Aucun effet d’insistance pourtant, car ce sont davantage les situations, les notations, les détails du parcours et du voyage, les amis rencontrés, l’incongruité parfois de l’ordinaire, tel qu’il apparaît à l’occidental, qui ponctuent ce livre versé à toutes les beautés sensibles. L’occidental, véritable sujet hors du cercle sumo, comme l’écrivait Jacques Dupin dans son De nul lieu et du Japon, s’il reconnaît les mots de politesse, voire s’essaye à l’apprentissage du japonais, n’en reste pas moins aussi lointain de sa linguistique que Plume de la Grande Garabagne. Car seul compte l’acte du voyage et son infinie résonance dans la solitude clandestine de l’hôte lui-même. Les dernières pages le disent noir sur blanc, l’aveu qui s’y énonce étant celui d’un homme qui sait combien l’homme passe l’homme, ceci n’étant pas sans écho à la phrase de Pascal qui ouvre Devant la mer d’Okhotsk : s’« il n’y a point d’homme plus différent d’un autre que de soi-même dans les divers temps », alors le livre de Caër en est la flèche tirée, le trajet conduisant vers une cible invisible et pourtant atteinte.

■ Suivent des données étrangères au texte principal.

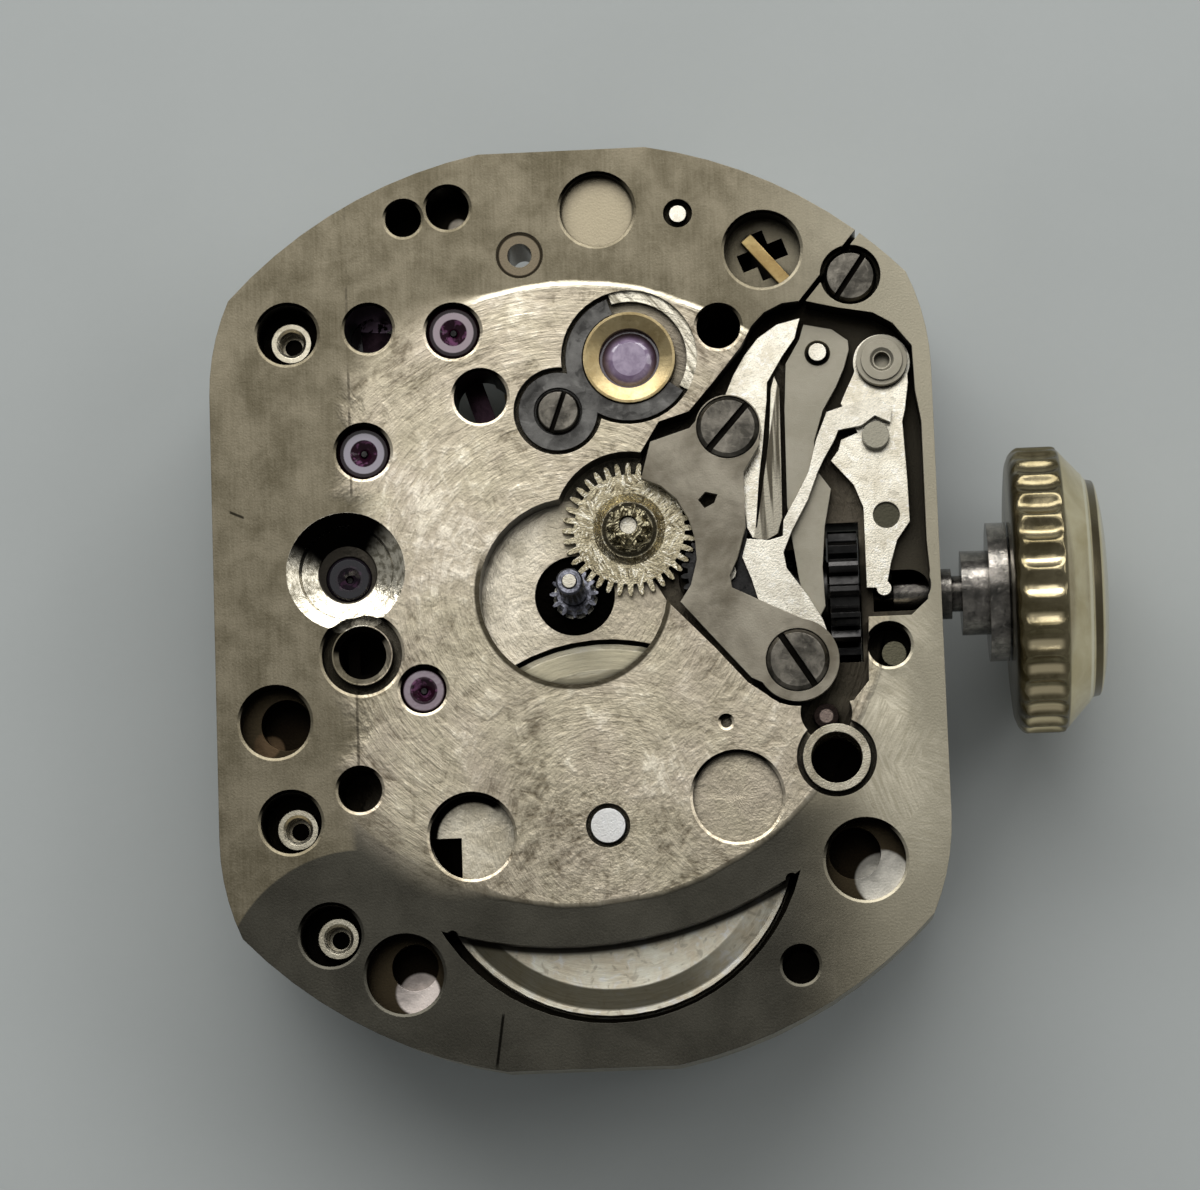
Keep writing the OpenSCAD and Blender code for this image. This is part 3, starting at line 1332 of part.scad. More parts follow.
module sliding_pinion() {
    hole_w = stem_square + 2*run_gap;
    color(steel) difference() {
        union() {
            along_stem(sliding_r - 0.06, sliding_x[0], groove_x[0]);
            along_stem(groove_r, groove_x[0], groove_x[1]);
            along_stem(sliding_r - 0.06, groove_x[1], sliding_x[1]);
            clutch_teeth(sliding_x[1] - 0.02, winding_x[0] + 0.06, 0);
            for (i = [0:11]) translate([sliding_x[0], stem_y, stem_z]) rotate([i*30, 0, 0])
                translate([0, -0.06, 0.5]) cube([0.3, 0.12, sliding_r - 0.5]);
        }
        translate([0, stem_y, stem_z]) cube([20, hole_w, hole_w], center = true);
    }
}

module crown() {
    shoulder = 0.42;
    rim = 0.14;
    band_end = crown_band;
    end = band_end + shoulder + rim;
    color(gold) translate([crown_in, stem_y, stem_z]) rotate([0, 90, 0]) difference() {
        union() {
            cylinder(r1 = crown_r - 0.2, r2 = crown_r - 0.04, h = 0.12, $fn = 96);
            translate([0, 0, 0.12]) cylinder(r = crown_r, h = band_end - 0.12, $fn = 96);
            translate([0, 0, band_end]) cylinder(r1 = crown_r - 0.06, r2 = crown_r - 0.47,
                h = shoulder, $fn = 96);
            translate([0, 0, band_end + shoulder]) cylinder(r1 = crown_r - 0.5,
                r2 = crown_r - 0.64, h = rim, $fn = 96);
            translate([0, 0, end]) cylinder(r1 = crown_r - 0.66, r2 = crown_r - 1.6, h = 0.18, $fn = 96);
        }
        for (i = [0:flutes - 1]) rotate(i*360/flutes) translate([crown_r + 0.06, 0, -cut])
            cylinder(r = 0.19, h = band_end + cut - 0.02, $fn = 24);
        translate([0, 0, -cut]) cylinder(r = crown_bore_r, h = crown_bore_depth + cut, $fn = fine);
    }
}

module crown_tube() {
    color(steel) difference() {
        union() {
            along_stem(crown_hub_r, crown_hub_x[0], crown_hub_x[1]);
            along_stem(crown_flange_r, crown_hub_x[1], crown_hub_x[2]);
            along_stem(crown_bore_r - seat_gap, crown_hub_x[2], crown_in + crown_bore_depth);
        }
        along_stem(stem_neck_r + seat_gap, 6, stem_end_x + 0.02);
    }
}

main_plate();
train_jewels();
cap_jewels();
lower_endpiece();
chaton();
bushes_and_tubes();
posts_and_pins();
corner_screw();
minute_work_cover();
cover_screws();
setting_lever_spring();
setting_lever();
setting_lever_axle();
yoke();
yoke_spring();
setting_wheel();
minute_wheel();
cannon_pinion();
centre_arbor();
centre_wheel();
third_arbor();
third_wheel();
fourth_arbor();
fourth_wheel();
escape_arbor();
escape_wheel();
barrel();
barrel_cover();
barrel_arbor();
mainspring();
ratchet_wheel();
ratchet_screw();
crown_wheel();
crown_wheel_core();
click();
click_spring();
pallet_fork();
pallet_stones();
pallet_arbor();
pallet_cock();
balance_wheel();
balance_staff();
roller();
impulse_pin();
collet();
hairspring();
hairspring_stud();
balance_cock();
regulator();
upper_endpiece();
train_bridge();
barrel_bridge();
bridge_screws();
small_screws();
winding_stem();
winding_pinion();
sliding_pinion();
crown();
crown_tube();
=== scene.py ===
import json
import math

import bmesh
import bpy
from mathutils import Matrix, Vector


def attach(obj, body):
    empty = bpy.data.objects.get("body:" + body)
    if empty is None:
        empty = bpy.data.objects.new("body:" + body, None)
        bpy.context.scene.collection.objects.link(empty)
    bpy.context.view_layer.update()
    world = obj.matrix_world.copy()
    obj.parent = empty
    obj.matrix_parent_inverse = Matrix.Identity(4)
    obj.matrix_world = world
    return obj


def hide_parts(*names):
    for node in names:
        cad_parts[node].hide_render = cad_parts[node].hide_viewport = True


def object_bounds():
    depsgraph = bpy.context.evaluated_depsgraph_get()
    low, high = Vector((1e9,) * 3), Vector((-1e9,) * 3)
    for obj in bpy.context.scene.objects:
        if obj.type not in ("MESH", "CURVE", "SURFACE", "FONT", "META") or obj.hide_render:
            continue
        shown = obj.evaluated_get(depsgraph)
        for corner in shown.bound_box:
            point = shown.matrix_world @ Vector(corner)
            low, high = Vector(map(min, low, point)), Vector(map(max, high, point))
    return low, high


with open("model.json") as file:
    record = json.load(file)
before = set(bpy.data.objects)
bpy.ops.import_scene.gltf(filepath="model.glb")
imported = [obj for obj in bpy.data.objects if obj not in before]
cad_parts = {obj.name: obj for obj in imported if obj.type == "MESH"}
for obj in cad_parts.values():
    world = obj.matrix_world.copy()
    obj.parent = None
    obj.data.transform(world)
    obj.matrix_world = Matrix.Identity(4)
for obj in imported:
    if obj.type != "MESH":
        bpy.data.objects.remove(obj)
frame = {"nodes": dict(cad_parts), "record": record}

cad_box = [list(corner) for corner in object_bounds()]

# Camera
# The movement was photographed from almost straight above, a little below and to the right of
# the axis of the hands, with a long lens and turned two degrees.
MM = 0.001
camera_at = Vector((3.7, -10.6, 73.0)) * MM
aim_at = Vector((0.439, -0.084, 0.0)) * MM
focal_px, image_width, film_width = 4519.0, 1200.0, 36.0
roll = math.radians(2.0)
forward = (aim_at - camera_at).normalized()
level_right = forward.cross(Vector((0, 1, 0))).normalized()
level_up = level_right.cross(forward)
right = level_right * math.cos(roll) - level_up * math.sin(roll)
up = level_right * math.sin(roll) + level_up * math.cos(roll)
stand = Matrix((right, up, -forward)).transposed().to_4x4()
camera_data = bpy.data.cameras.new("copy_stand_camera")
camera_data.sensor_fit = "HORIZONTAL"
camera_data.sensor_width = film_width
camera_data.lens = focal_px * film_width / image_width
camera_data.clip_start = 0.002
camera_data.clip_end = 2.0
camera = bpy.data.objects.new("copy_stand_camera", camera_data)
camera.matrix_world = Matrix.Translation(camera_at) @ stand
bpy.context.scene.collection.objects.link(camera)
bpy.context.scene.camera = camera

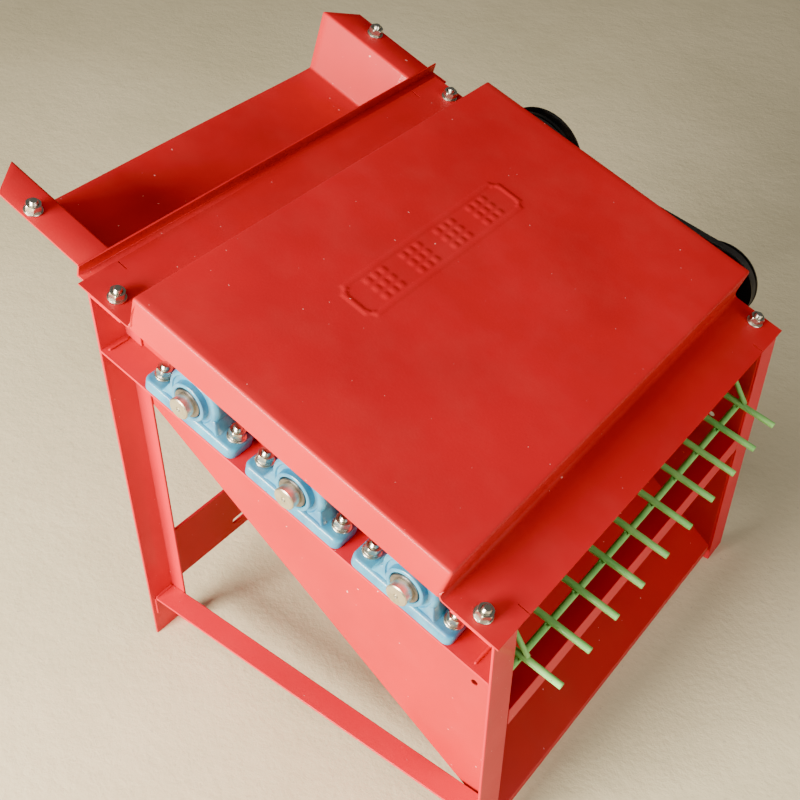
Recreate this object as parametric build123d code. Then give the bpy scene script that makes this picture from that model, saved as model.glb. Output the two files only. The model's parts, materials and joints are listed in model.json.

Écoutons les inflexions de son vers telles qu’elles viennent agir le voyage lui-même et embarquer la narration : « Je t’écris de l’hôtel Akihabaradans le quartier de l’électronique./J’ai vu les rizières bien ordonnées,/les reflets de l’eau dans les champs découpés./Et puis la jungle, les très jeunes arbres touffus et tordus. (...) L’architecture sévère, abrupte de Tokyô./ Les petites rues à l’ombre m’attendent alors que le soleil éclate/sur les grandes avenues, les dôri./Les magasins, les boutiques regorgent de téléphones portables,/ des coques vides d’ordinateurs flambant neuf./ Je cherche ton visage au pays étrange (étranger) ». Ou encore, laconique, elliptique, et fascinant par la miniature qu’il compose ce « Une croix/Sur un bâtiment gris/ Perdue dans Tokyô ». Ce motif se recroisera avec une autre scène, quasi cinématographique, et très émouvante : « Je me souviens de F. qui dans la station shinjuku/ Cherchant la sortie en vain/ S’est mise à pleurer ».
Bien d’autres saynètes, mais le mot ne convient pas, accompagnent le lecteur, comme main dans la main, même si le narrateur précise, à la fin du livre, à sa sortie ou à son issue, que oui-non « je n’ai rien à raconter./ Pas d’histoires, pas d’anecdotes/ Seulement des sensations diffuses, des malaises, Une solitude appuyée », avant de nous embarquer dans Sapporo auprès de jeunes collégiennes en uniformes « (cotonnades bleues et chaussettes blanches) ». Ou bien encore nous convoque-t-il à s’émerveiller d’une très petite salamandre : « Vu une petite salamandre/près de l’érable du Japon Shindeshojo/Que je viens de planter./Ses feuilles frémissent dans le vent fou/ Tous les arbres agitent leurs feuilles dans le vent d’est violent./ J’aperçois la mer déchiquetée au loin au-dessus de la baie./ Petite salamandre encore vive, gluante,/ Trouvée dans le lierre./ Sur le plat de la pelle froide/ Elle accroche ses pattes et se meut lentement ». La sapidité du réel convoqué ici traverse toute chose, un simple bol de bouillon devenant une mer entière, l’herbe qui y nage le fil d’un rapport ténu d’ici à là-bas.